Kişisel verilerin kaydedilmesi ve yayılması ihlali suçu, TCK içerisinde 136.maddede bunun hem tanımı hem de cezası açık bir biçimde tanımlanmıştır. Buna göre bir kişiye ait olan her çeşit veri, onun özelidir. Bunun hem ele geçirilmesi hem de farklı yöntemlerle yayılmaya başlanması suçtur. Üç farklı şekilde bunun oluştuğunu görmekteyiz. İlki, kişisel olarak tanımlan verinin üçüncü şahıslara verilmesi şeklindedir. Diğeri, hukuka aykırı bir biçimde yayılmasıdır. Sonuncusu ise bunların zorla alınmasıdır.
Kişisel Verilen Ele Geçirilmesi Suçunun Unsurları Nelerdir?
- Bir başkasına ait olan bilgilerin ele geçirilmesi TCK’ya göre bir suçtur. Verilerin bulunduğu dosya, kayıt, kağıt, evrakların alınması şeklinde olabilir. Fail olarak tanımlanan kişinin, bu çerçevede mutlak bir hakimiyeti olmak zorundadır. Bilişim sistem içerisinden bunların ele geçirilmesi de söz konusu olabilir.
- Kişilerin bilgilerinin alınmasına ek olarak bunların izinsiz bir şekilde afişe edilmesi ya da yayılması gibi bir suç unsuru da vardır. Üçüncü şahısların rahat bir şekilde erişim sağlayabileceği şekilde eylemin yapılmış olması şarttır. Kısa mesaj, elektronik ileti, görsel ve yazılı olarak bilinen medyada yayınlanması gibi örnekleri vardır.
- Verilerin başka birisine verilmesi ise TCK içerisinde iki değişik şekilde ifade edilmiştir. Buna göre başka birisi demek hem tüzel hem de gerçek kişi demektir.
Hangi Veriler Kişisel Olarak Kabul Edilir?
- Kişisel verilerin kaydedilmesi ve yayılması ihlali suçunda, ne tür bilgilerin bu suç kapsamı içerisine girdiği çok önemlidir. Buna göre nüfus bilgileri ilk sırada yer alır. Yani baba ve anne ismi, doğduğu yer ile tarihi, TC kimlik numarasına ek olarak şahsın soyadı ve adı kişisel bilgidir. Bunun kaydedilmesi ve yayılması suçtur.
- Adli sicil kaydı, banka hesap bilgileri, parmak izi, kan grubu, ahlaki ve cinsel eğilimi gibi bilgilerin de yine bu kapsamdan değerlendirilmekte olduğunu bilmek gerekiyor.

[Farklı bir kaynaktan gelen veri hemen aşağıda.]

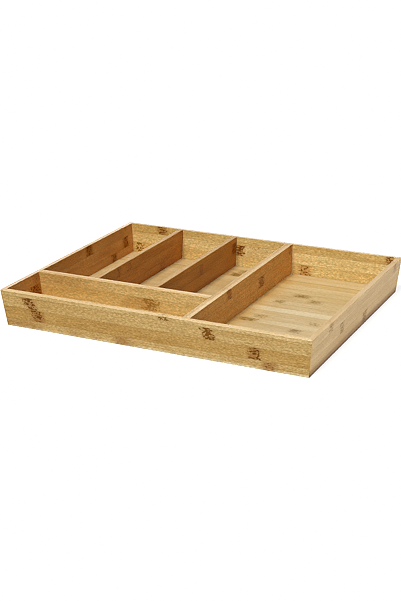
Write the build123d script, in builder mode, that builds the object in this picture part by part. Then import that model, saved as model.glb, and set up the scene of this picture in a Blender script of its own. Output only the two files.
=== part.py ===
from build123d import *
import os
from math import cos, radians, sin, tan

# Overall size of the tray, across the outer top edges of its leaning walls, in millimetres
tray_width = 430.0
tray_depth = 350.0
tray_height = 50.0

# The four outer walls lean outwards, and their top edges are cut square to the board
wall_thickness = 7.0
wall_lean_degrees = 6.0
corner_radius = 2.5
edge_easing = 0.6

# The bottom panel is held in a groove that runs round all four walls
panel_thickness = 4.0
panel_rise = 3.0
panel_groove_depth = 3.5
panel_edge_clearance = 0.3
panel_top_clearance = 0.2

# Dividers stand upright on the panel, level with the inner top edges of the walls
main_divider_thickness = 10.0
short_divider_thickness = 7.0
left_slot_width = 80.0
middle_slot_width = 81.0
right_slot_width = 77.5
front_slot_depth = 76.0

# Each divider end is glued into a housing that stops short of the top edge
housing_depth = 3.0
housing_stop = 5.0
housing_side_clearance = 0.1
housing_end_clearance = 0.1

# How far a cut runs past the face that it opens
cut_overrun = 2.0

# Slope of the walls, and the height and reach that their thickness takes at the rim
lean_slope = tan(radians(wall_lean_degrees))
rim_drop = wall_thickness * sin(radians(wall_lean_degrees))
rim_reach = wall_thickness * cos(radians(wall_lean_degrees))
rim_outer_height = tray_height - rim_drop


def outer_half(overall, height):
    """Distance from the middle of the tray to a wall's outer face, at a height."""
    return overall / 2 - (rim_outer_height - height) * lean_slope


def inner_half(overall, height):
    """Distance from the middle of the tray to a wall's inner face, at a height."""
    return overall / 2 - rim_reach - (tray_height - height) * lean_slope


# Heights of the floor and of the top of the housings
floor_height = panel_rise + panel_thickness
housing_top = tray_height - housing_stop

# The panel reaches into the groove by the groove's depth, less the clearance at its edge
groove_half_width = inner_half(tray_width, floor_height) + panel_groove_depth
groove_half_depth = inner_half(tray_depth, floor_height) + panel_groove_depth
panel_width = 2 * (groove_half_width - panel_edge_clearance)
panel_depth = 2 * (groove_half_depth - panel_edge_clearance)

# Slots are measured from the left wall's inner top edge, and from the front wall's
left_short_x = -inner_half(tray_width, tray_height) + left_slot_width + short_divider_thickness / 2
right_short_x = left_short_x + middle_slot_width + short_divider_thickness
long_left_face = right_short_x + short_divider_thickness / 2 + right_slot_width
long_x = long_left_face + main_divider_thickness / 2
cross_front_face = -inner_half(tray_depth, tray_height) + front_slot_depth
cross_y = cross_front_face + main_divider_thickness / 2
cross_back_face = cross_front_face + main_divider_thickness

# Half widths of the housings that take the two thicknesses of divider
main_housing_half = main_divider_thickness / 2 + housing_side_clearance
short_housing_half = short_divider_thickness / 2 + housing_side_clearance


def leaning_end(overall):
    """Outline of a divider's end that is housed in a leaning wall, from the floor up."""
    return [
        (inner_half(overall, floor_height) + housing_depth, floor_height),
        (inner_half(overall, housing_top) + housing_depth, housing_top),
        (inner_half(overall, housing_top), housing_top),
        (inner_half(overall, tray_height), tray_height),
    ]


def leaning_housing(overall):
    """Outline of the housing in a leaning wall, open at the wall's inner face."""
    depth = housing_depth + housing_end_clearance
    top = housing_top + housing_end_clearance
    return [
        (inner_half(overall, floor_height) - cut_overrun, floor_height),
        (inner_half(overall, floor_height) + depth, floor_height),
        (inner_half(overall, top) + depth, top),
        (inner_half(overall, top) - cut_overrun, top),
    ]


def upright_end(face, towards):
    """Outline of a divider's end that is housed in an upright divider, from the top down."""
    return [
        (face, tray_height),
        (face, housing_top),
        (face + towards * housing_depth, housing_top),
        (face + towards * housing_depth, floor_height),
    ]


def upright_housing(face, towards):
    """Outline of the housing in an upright divider, open at its face and its lower edge."""
    end = face + towards * (housing_depth + housing_end_clearance)
    top = housing_top + housing_end_clearance
    mouth = face - towards * cut_overrun
    foot = floor_height - cut_overrun
    return [(mouth, foot), (end, foot), (end, top), (mouth, top)]


def flipped(outline):
    """The same outline on the other side of the tray's middle, still in order round the board."""
    return [(-place, height) for place, height in reversed(outline)]


# Upright planes at 45 degrees through the tray's corners, each facing away from the wall named first
half_width = tray_width / 2
half_depth = tray_depth / 2
front_right_mitre = Plane(origin=(half_width, -half_depth, 0), z_dir=(1, 1, 0))
front_left_mitre = Plane(origin=(-half_width, -half_depth, 0), z_dir=(-1, 1, 0))
back_right_mitre = Plane(origin=(half_width, half_depth, 0), z_dir=(1, -1, 0))
back_left_mitre = Plane(origin=(-half_width, half_depth, 0), z_dir=(-1, -1, 0))

# The four sides of the tray: the way that each one faces, and the overall size that it bounds
sides = (
    (1, 0, tray_width),
    (-1, 0, tray_width),
    (0, 1, tray_depth),
    (0, -1, tray_depth),
)


def leaning_plane(out_x, out_y, reach, height):
    """Plane of a wall's face, through a line at a reach from the middle and a height."""
    return Plane(origin=(out_x * reach, out_y * reach, height), z_dir=(out_x, out_y, -lean_slope))


def rim_plane(out_x, out_y, reach):
    """Plane of a wall's top edge, falling outwards from the line of the inner top edge."""
    inner_edge = (out_x * reach, out_y * reach, tray_height)
    return Plane(origin=inner_edge, z_dir=(out_x * lean_slope, out_y * lean_slope, 1))


# The hollow of the tray, down to the table
with BuildPart() as hollow:
    Box(tray_width, tray_depth, tray_height + cut_overrun, align=(Align.CENTER, Align.CENTER, Align.MIN))
    for out_x, out_y, overall in sides:
        reach = inner_half(overall, tray_height)
        split(bisect_by=leaning_plane(out_x, out_y, reach, tray_height), keep=Keep.BOTTOM)

# All four walls in one ring, which the mitre planes then part
with BuildPart() as wall_ring:
    Box(tray_width, tray_depth, tray_height, align=(Align.CENTER, Align.CENTER, Align.MIN))
    for out_x, out_y, overall in sides:
        split(bisect_by=leaning_plane(out_x, out_y, overall / 2, rim_outer_height), keep=Keep.BOTTOM)
        split(bisect_by=rim_plane(out_x, out_y, inner_half(overall, tray_height)), keep=Keep.BOTTOM)
    corners = wall_ring.edges().filter_by(lambda edge: edge.bounding_box().size.Z > tray_height / 2)
    fillet(corners, corner_radius)
    add(hollow.part, mode=Mode.SUBTRACT)
    with BuildSketch(Plane.XY.offset(panel_rise)):
        Rectangle(2 * groove_half_width, 2 * groove_half_depth)
    extrude(amount=panel_thickness + panel_top_clearance, mode=Mode.SUBTRACT)


def ease_long_edges(wall, along):
    """Round the two top edges and the bottom edges of a mitred wall."""
    levels = wall.edges().filter_by(along).group_by(Axis.Z)
    fillet(levels[0] + levels[-2] + levels[-1], edge_easing)


# Front wall, housed for the long divider
with BuildPart() as front_wall:
    add(wall_ring.part)
    split(bisect_by=front_right_mitre, keep=Keep.BOTTOM)
    split(bisect_by=front_left_mitre, keep=Keep.BOTTOM)
    ease_long_edges(front_wall, Axis.X)
    with BuildSketch(Plane.YZ.offset(long_x)):
        with BuildLine():
            Polyline(*flipped(leaning_housing(tray_depth)), close=True)
        make_face()
    extrude(amount=main_housing_half, both=True, mode=Mode.SUBTRACT)

# Back wall, housed for the long divider and both short ones
with BuildPart() as back_wall:
    add(wall_ring.part)
    split(bisect_by=back_right_mitre, keep=Keep.BOTTOM)
    split(bisect_by=back_left_mitre, keep=Keep.BOTTOM)
    ease_long_edges(back_wall, Axis.X)
    for place, half in (
        (long_x, main_housing_half),
        (left_short_x, short_housing_half),
        (right_short_x, short_housing_half),
    ):
        with BuildSketch(Plane.YZ.offset(place)):
            with BuildLine():
                Polyline(*leaning_housing(tray_depth), close=True)
            make_face()
        extrude(amount=half, both=True, mode=Mode.SUBTRACT)

# Left wall, housed for the cross divider
with BuildPart() as left_wall:
    add(wall_ring.part)
    split(bisect_by=front_left_mitre, keep=Keep.TOP)
    split(bisect_by=back_left_mitre, keep=Keep.TOP)
    ease_long_edges(left_wall, Axis.Y)
    with BuildSketch(Plane.XZ.offset(-cross_y)):
        with BuildLine():
            Polyline(*flipped(leaning_housing(tray_width)), close=True)
        make_face()
    extrude(amount=main_housing_half, both=True, mode=Mode.SUBTRACT)

# Right wall, which carries no divider
with BuildPart() as right_wall:
    add(wall_ring.part)
    split(bisect_by=front_right_mitre, keep=Keep.TOP)
    split(bisect_by=back_right_mitre, keep=Keep.TOP)
    ease_long_edges(right_wall, Axis.Y)

# Bottom panel, lying on the lower lip of the groove
with BuildPart() as bottom_panel:
    with BuildSketch(Plane.XY.offset(panel_rise)):
        Rectangle(panel_width, panel_depth)
    extrude(amount=panel_thickness)

# Long divider, from the front wall to the back wall, housed on its left face for the cross divider
with BuildPart() as long_divider:
    with BuildSketch(Plane.YZ.offset(long_x)):
        with BuildLine():
            Polyline(*leaning_end(tray_depth), *flipped(leaning_end(tray_depth)), close=True)
        make_face()
    extrude(amount=main_divider_thickness / 2, both=True)
    fillet(long_divider.edges().filter_by(Axis.Y).group_by(Axis.Z)[-1], edge_easing)
    with BuildSketch(Plane.XZ.offset(-cross_y)):
        with BuildLine():
            Polyline(*upright_housing(long_left_face, 1), close=True)
        make_face()
    extrude(amount=main_housing_half, both=True, mode=Mode.SUBTRACT)

# Cross divider, from the left wall to the long divider, housed on its back face for the short ones
with BuildPart() as cross_divider:
    with BuildSketch(Plane.XZ.offset(-cross_y)):
        with BuildLine():
            Polyline(*flipped(leaning_end(tray_width)), *reversed(upright_end(long_left_face, 1)), close=True)
        make_face()
    extrude(amount=main_divider_thickness / 2, both=True)
    fillet(cross_divider.edges().filter_by(Axis.X).group_by(Axis.Z)[-1], edge_easing)
    for place in (left_short_x, right_short_x):
        with BuildSketch(Plane.YZ.offset(place)):
            with BuildLine():
                Polyline(*upright_housing(cross_back_face, -1), close=True)
            make_face()
        extrude(amount=short_housing_half, both=True, mode=Mode.SUBTRACT)

# Two short dividers, from the cross divider to the back wall
short_dividers = []
for name, place in (("short_divider_left", left_short_x), ("short_divider_right", right_short_x)):
    with BuildPart() as short_divider:
        with BuildSketch(Plane.YZ.offset(place)):
            with BuildLine():
                Polyline(*leaning_end(tray_depth), *upright_end(cross_back_face, -1), close=True)
            make_face()
        extrude(amount=short_divider_thickness / 2, both=True)
        fillet(short_divider.edges().filter_by(Axis.Y).group_by(Axis.Z)[-1], edge_easing)
    short_divider.part.label = name
    short_dividers.append(short_divider.part)

front_wall.part.label = "front_wall"
back_wall.part.label = "back_wall"
left_wall.part.label = "left_wall"
right_wall.part.label = "right_wall"
bottom_panel.part.label = "bottom_panel"
long_divider.part.label = "long_divider"
cross_divider.part.label = "cross_divider"

os.makedirs("parts", exist_ok=True)
export_step(front_wall.part, "parts/front_wall.step")
export_step(back_wall.part, "parts/back_wall.step")
export_step(left_wall.part, "parts/left_wall.step")
export_step(right_wall.part, "parts/right_wall.step")
export_step(bottom_panel.part, "parts/bottom_panel.step")
export_step(long_divider.part, "parts/long_divider.step")
export_step(cross_divider.part, "parts/cross_divider.step")
for part in short_dividers:
    export_step(part, "parts/" + part.label + ".step")
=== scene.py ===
from collections import namedtuple
from math import radians

import bmesh
import bpy
from mathutils import Matrix, Vector

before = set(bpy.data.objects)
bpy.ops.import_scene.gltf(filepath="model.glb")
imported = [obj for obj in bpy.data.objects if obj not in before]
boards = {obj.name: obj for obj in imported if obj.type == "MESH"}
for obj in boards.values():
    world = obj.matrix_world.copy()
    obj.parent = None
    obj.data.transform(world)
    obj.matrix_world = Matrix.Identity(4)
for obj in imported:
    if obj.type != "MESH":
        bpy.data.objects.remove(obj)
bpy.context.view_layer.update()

MM = 0.001
WHITE = (1, 1, 1, 1)

# Sizes and places on the wood are in millimetres.
# Every board is glued up from strips, and each strip's fibres come from another stretch of cane
STRIP_WIDTH = 16.0
STRIP_SHIFT = 731.0

# Tints that multiply the wood's colour: an amber strip; a glue joint, also used as painted shade in
# corners and at feet; the painted shade at the right wall's foot; the painted shade beside the long
# divider, warmed as by bounce light from it; and the painted light on the front wall's lowest edge
AMBER = (0.80, 0.68, 0.46, 1)
JOINT_SHADE = (0.42, 0.36, 0.28, 1)
FOOT_SHADE = (0.50, 0.36, 0.04, 1)
WARM_SHADE = (0.85, 0.68, 0.30, 1)
PAINTED_FOOT_LIGHT = (1.22, 1.55, 2.60, 1)

# Tints of a knot's halo and of its specks
DARK_KNOTS = ((0.62, 0.42, 0.24, 1), (0.45, 0.29, 0.035, 1))
BROWN_KNOTS = ((0.62, 0.44, 0.12, 1), (0.47, 0.32, 0.02, 1))
FADED_KNOTS = ((0.69, 0.56, 0.33, 1), (0.69, 0.58, 0.30, 1))
PALE_KNOTS = ((0.69, 0.60, 0.43, 1), (0.69, 0.63, 0.42, 1))
SOFT_KNOTS = (DARK_KNOTS[0], FADED_KNOTS[1])

# Unshaded wood for the left faces of the amber boards, whose own wood holds painted shade
UNSHADED_SIDE_WOOD = (0.74, 0.53, 0.24, 1)

# How much a fibre darkens or lightens the wood: an equal step to the eye in red, green and blue,
# which never takes a tint below the least one
DARK_STEP = -0.24
LIGHT_STEP = 0.21
EVEN_STEP_POWER = -0.45
LEAST_TINT = 0.1

# Grain: the (length, width) of its noise, the levels of noise over which each mark sets in, how
# strongly it shows, and how wiry the fibres and their bundles are
DRIFT_SIZE = (80, 12)
DRIFT_RANGE = (0.35, 0.75)
FIBRE_SIZE = (30, 1.5)
FIBRE_RANGE = (0.42, 0.72)
FIBRE_STRENGTH = 0.55
BUNDLE_SIZE = (3.4, 1.5)
DARK_MARK_RANGE = (0.52, 0.66)
LIGHT_MARK_RANGE = (0.34, 0.48)
DARK_MARK_STRENGTH = 0.80
WIRINESS = 0.6

# Glue joints between the strips, as (dark, clear) distances from the joint, and between two plies
JOINT_FADE = (0.2, 0.9)
JOINT_STRENGTH = 0.18
PLY_JOINT = 0.2
PLY_STRENGTH = 0.65

# How far up a face looks where it starts to be a top edge and where it is one, and the same to
# the left for a left side
TOP_TURN = (0.35, 0.75)
LEFT_TURN = (0.3, 0.6)
# How much of the fibres and of the knots the top edges hide
TOP_HIDES_FIBRES = 0.5
TOP_HIDES_KNOTS = 0.7

# The part of a shade's reach that is fully dark, and the heights over which a foot's painted light
# fades
SHADE_CORE = 0.4
FOOT_BAND = (1.0, 4.5)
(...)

Tüm bu bilgi ve veriler kanunlarla güvence altına alınmıştır. Bunların bir şekilde kopyalanması, kaydedilmesi ve yayılması suçtur ve ceza gerektirir.
Kişisel Verilen Ele Geçirilmesi ve Yayılması Suçunun Cezası Nasıldır?
Kişisel verilerin kaydedilmesi ve yayılması ihlali cezaları şöyledir;
- TCK 136’ya göre bu tip bir durumun ortaya çıkması sonrasında fiili işleyen kişinin en az 2 yıl en çok 4 yıllık bir ceza alması söz konusudur. Bunun hapis şeklinde uygulandığını ifade etmek gerekiyor.
- Bunun yanı sıra ele geçirme ve yayma gibi suçlarda bunu, devlet görevlisi bir memur, gerçekleştirdiği zaman olay kötüye kullanma olarak tabir edilir. Böylelikle verilecek olan cezada da bir artma olur ve yarı oranında hapis cezası eklenir. Aynı ceza ve durum herhangi bir sanat veya meslekten elde edilen kolaylık neticesinde ortaya çıkan suçlarda da geçerlidir. 3 sene ile 6 yıl arasında değişen hapis cezaları vardır.
- Bu cezaların belli hükümler çerçevesinde adli para cezasına çevrilmesi gibi bir durum söz konusudur. Aynı şekilde ceza ertelenebilir. Hükmün açıklanmasının geriye bırakılması gibi bir durum da vardır.
Bu Suç Çerçevesinde Cezayı Arttıran Durumlar Nelerdir?
Kişisel verilerin kaydedilmesi ve yayılması ihlali suçlarında cezanın artmasına neden olan bazı özel durumlar söz konusudur. Bunların başında ise kamu görevlisinin bu suçu işlemesi gelir. Avukat, zabıta, savcı, hakim, memur buna örnektir. Yarı oranında bir artış hükme bağlanır. Değişik sanat, meslek grupları çerçevesinde çalışarak, bunun üzerinden kişisel bilgilerin alınması ve yayılması durumunda da ceza çoğalır.